2.4 More data wrangling

Now, not all our covariates may be continuous variables and therefore have to be encoded as factors. As an easy check, we can take the original corvariates data and check for the number of unique values in each raster. If the variable is continuous, we expect that there are a lot of different values - at maximum 1052 different values because we have that many entries. So, let’s have a look and assume that variables with 10 or less different values are categorical variables.

Code

vars_categorical <- df_covars |> 
  
  # Get number of distinct values per variable
  dplyr::summarise(dplyr::across(dplyr::everything(), ~dplyr::n_distinct(.))) |> 
  
  # Turn df into long format for easy filtering
  tidyr::pivot_longer(
    dplyr::everything(), 
    names_to = "variable", 
    values_to = "n"
    ) |> 
  
  # Filter out variables with 10 or less distinct values
  dplyr::filter(n <= 10) |>
  
  # Extract the names of these variables
  dplyr::pull('variable')

cat("Variables with less than 10 distinct values:", 
    ifelse(length(vars_categorical) == 0, "none", vars_categorical))

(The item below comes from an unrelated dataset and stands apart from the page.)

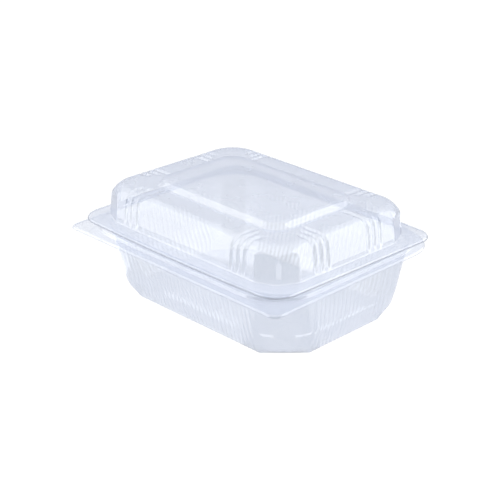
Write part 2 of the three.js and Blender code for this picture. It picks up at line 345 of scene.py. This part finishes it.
# grooves beside each corner: up the wall, over the shoulder and some way over the flat ring
press = np.zeros_like(x)
kind = lid_cols.kind[None, :] * np.ones_like(x)
skin_part = z > 52.3
rim_L, rim_W = 76.0, 54.4
for centres, along, across, rim, lengths in (
    (GROOVES_LONG, np.abs(x), np.abs(y), rim_W, (16.0, 12.5, 9.5)),
    (GROOVES_SHORT, np.abs(y), np.abs(x), rim_L, (16.0, 12.5, 9.5)),
):
    outside = across - (rim - 20)
    for c, reach in zip(centres, lengths):
        start = rim - reach
        way = smooth(across, start, start + 4.5) * smooth(z, 52.6, 54.6)
        if along is not None:
            press = np.maximum(press, bump((along - c) / 1.75) * way)
side_long = np.abs(y) > 37.4
side_short = np.abs(x) > 57.8
press = press * np.where((ring_no > 3), 1, 0)
lg = lg - ln * (1.25 * press)[:, :, None]

# thin ridges on the three edges of each two-facet corner
corner_t = lid_cols.t * (lid_cols.kind % 2)
is_corner = lid_cols.kind % 2 == 1
ridge = np.zeros(lid_cols.n)
for c in (0.0, 0.5, 1.0):
    ridge = np.maximum(ridge, np.where(is_corner, bump((corner_t - c) / 0.06), 0))
way = smooth(z, 52.6, 54.5) * (1 - smooth(z, 66.5, 71.5))
lg = lg + ln * (0.5 * ridge[None, :] * way)[:, :, None]

ln = -grid_normals(lg)
lid_in = lg - ln * SHEET
lid_in[0, :, 2] = lg[0, :, 2] - SHEET


def tilt(p, deg=-AJAR):
    a = math.radians(deg)
    q = np.array(p, float)
    yy, zz = q[..., 1] - HINGE_Y, q[..., 2] - HINGE_Z
    q[..., 1] = HINGE_Y + yy * math.cos(a) - zz * math.sin(a)
    q[..., 2] = HINGE_Z + yy * math.sin(a) + zz * math.cos(a)
    return q


# written with the inner skin first, so that the shell's faces point out
# the last 4 rings get 0.3 of the dark grey edge as painted shade
lid = skin("lid_sheet", tilt(lid_in), tilt(lg), tilt((0, LID_Y, 78.1 - SHEET)), tilt((0, LID_Y, 78.1)), 4, 0.3, 0.5 * press)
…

Variables with less than 10 distinct values: geo500h1id

Now that we have the names of the categorical values, we can mutate these columns in our data frame using the base function as.factor():

Code

df_full <- df_full |> 
  dplyr::mutate(dplyr::across(all_of(vars_categorical), ~as.factor(.)))

2.5 Checking missing data

We are almost done with our data preparation, we just need to reduce it to sampling locations for which we have a decent amount of data on the covariates. Else, we blow up the model calibration with data that is not informative enough.

Code

# Get number of rows to calculate percentages
n_rows <- nrow(df_full)

# Get number of distinct values per variable
df_full |> 
  dplyr::summarise(dplyr::across(dplyr::everything(), 
                                 ~ length(.) - sum(is.na(.)))) |> 
  tidyr::pivot_longer(dplyr::everything(), 
                      names_to = "variable", 
                      values_to = "n") |>
  dplyr::mutate(perc_available = round(n / n_rows * 100)) |> 
  dplyr::arrange(perc_available) |> 
  head(10) |> 
  knitr::kable()

variable	n	perc_available
ph.30.50	856	81
ph.10.30	866	82
ph.50.100	859	82
timeset	871	83
ph.0.10	870	83
dclass	1006	96
site_id_unique	1052	100
x	1052	100
y	1052	100
dataset	1052	100

This looks good, we have no variable with a substantial amount of missing data. Generally, only pH measurements are lacking, which we should keep in mind when making predictions and inferences. Another great way to explore your data, is using the {visdat} package:

Code

df_full |> 
  dplyr::select(1:20) |>   # reduce data for readability of the plot
  visdat::vis_miss()

Alright, we see that we are not missing any data in the covariate data. Mostly sampled data, specifically pH and timeset data is missing. We also see that this missing data is mostly from the same entries, so if we keep only entries where we have pH data - which is what we are interested in here - we have a dataset with pracitally no missing data.

2.6 Save data

Code

if (!dir.exists(here::here("data"))) system(paste0("mkdir ", here::here("data")))
saveRDS(df_full, 
        here::here("data/df_full.rds"))